Hypercard and Rev (was: Hobbyist License
Jim Witte
jswitte at bloomington.in.us
Fri Aug 16 00:43:01 EDT 2002
> I doubt there are a lot of people in the world [..] would argue that
> Apple is a great marketing company. Historically, in fact, they are
> quite poor at the real guts of marketing:
Amen to that! Can anyone say 'Newton'? (Horribly bad management
there as well.) But I digress..
> When HyperCard was in its heyday and I was traveling the world
> promoting my books and speaking to user groups, I found literally
> thousands of people who had "accidentally" backed into becoming
> scripters because of the wonderfully seductive nature of the beast.
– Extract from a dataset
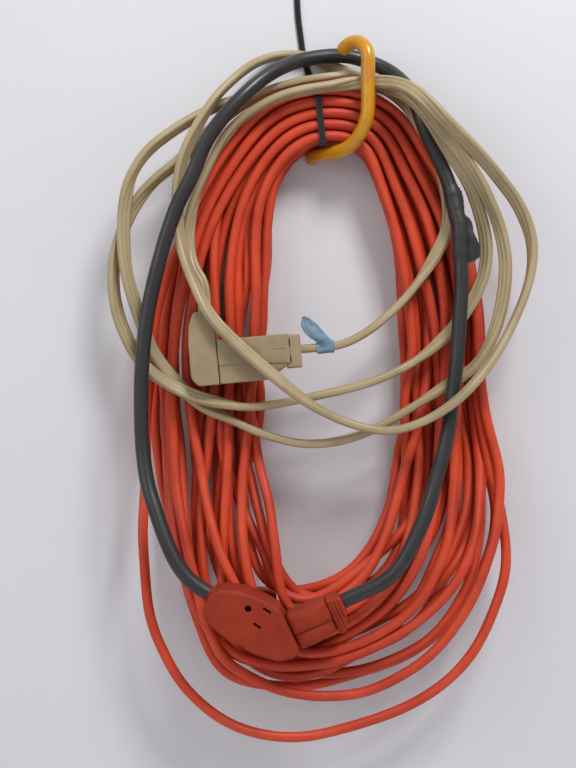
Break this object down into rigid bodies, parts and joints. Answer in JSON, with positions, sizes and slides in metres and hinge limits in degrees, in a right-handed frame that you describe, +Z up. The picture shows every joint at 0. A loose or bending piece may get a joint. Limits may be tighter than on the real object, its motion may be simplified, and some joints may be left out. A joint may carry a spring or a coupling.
{
  "type": "extension cords on a wall hook",
  "caption": "Coiled extension cords with moulded plugs, connectors and a branching outlet block, hung together on a vinyl-coated wall hook for storage.",
  "frame": {"origin": "centre of the hook's shank where it enters the wall face", "axes": "+Z up, +Y along the hook's shank into the wall, +X to the right as seen from the room; the cords hang on the -Y side"},
  "size_m": [0.3242, 0.129, 0.5766],
  "materials": {
    "hook_steel": "bare zinc-plated rod",
    "hook_vinyl": "glossy dipped vinyl",
    "tie_nylon": "satin black nylon",
    "orange_jacket": "satin vinyl cord jacket",
    "orange_moulding": "satin soft moulded vinyl",
    "beige_jacket": "satin vinyl cord jacket",
    "beige_moulding": "satin moulded vinyl",
    "dark_jacket": "satin vinyl cord jacket",
    "black_tape": "worn vinyl tape",
    "blue_tape": "matt vinyl tape",
    "contact_brass": "plain stamped brass"
  },
  "bodies": {
    "hung_cords": {"hook_rod": "hook_steel", "hook_coating": "hook_vinyl", "cable_tie": "tie_nylon", "hank_cord": "orange_jacket", "hank_lead_in": "orange_jacket", "hank_lead_out": "orange_jacket", "hank_connector": "orange_moulding", "hank_connector_contacts": "contact_brass", "hank_plug": "orange_moulding", "hank_plug_blades": "contact_brass", "flat_cord": "beige_jacket", "flat_connector_lead": "beige_jacket", "angle_plug": "beige_moulding", "angle_plug_blades": "contact_brass", "angle_plug_pin": "contact_brass", "tap_cord": "dark_jacket", "plug_cord": "dark_jacket", "splice_tape": "black_tape", "tap": "orange_moulding", "tap_relief": "orange_moulding", "tap_contacts": "contact_brass"},
    "round_plug": {"round_plug": "orange_moulding", "round_plug_grip": "orange_moulding", "round_plug_blades": "contact_brass", "round_plug_pin": "contact_brass"},
    "flat_connector": {"flat_connector": "beige_moulding", "flat_connector_collar": "beige_moulding", "flat_connector_contacts": "contact_brass", "cord_tape": "blue_tape"}
  },
  "joints": [
    {"name": "round_plug_pull", "type": "slide", "parent": "hung_cords", "child": "round_plug", "axis": [0.9063, 0, 0.4226], "range_m": [0, 0.021], "deforming": ["plug_cord"]},
    {"name": "flat_connector_pull", "type": "slide", "parent": "hung_cords", "child": "flat_connector", "axis": [0.9962, 0, 0.0872], "range_m": [0, 0.021], "deforming": ["flat_connector_lead"]}
  ]
}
I always thought that what Apple should have done with HC was
integrate it directly into the Finder and the OS itself. When I first
looked at Applescript, I was extremely put off by the fact that the
syntax was somehow harder to write than HC (especially the replacement
of 'put' with 'set' - setting properties *of objects* makes sense, but
'setting' values of *containers* doesn't IMO) If Apple had integrated
HC into the Finder from the beginning, allowing, say, you to put a
button and field and such on the desktop itself, it could have had
system-level scripting (on a GUI) at least 3-4 years before anyone else
(well, I don't know about the timeline - I'm not an OS historian - Xerox
PARC probably had system scripting 20 years ago!) From an 'innovation'
point-of-view, this would probably be a good thing; from a business
point-of-view, it debatable; and from a historical point-of-view, it's
probably irrelevant - someone would have done it anyway, and by 2030 it
won't matter who does (as long as the USPTO and the courts don't through
a large legal wrench in the works..)
As for the 'resurgence of the xTalks' (sounds like a cult movie) -
could Revolution be turned into a such a 'on-the-desktop' scripting
environment?
> I saw demonstrated fully color versions of the product running on Mac
> and Windows. I had copies of these things (though they were
> time-expired and have long since disappeared).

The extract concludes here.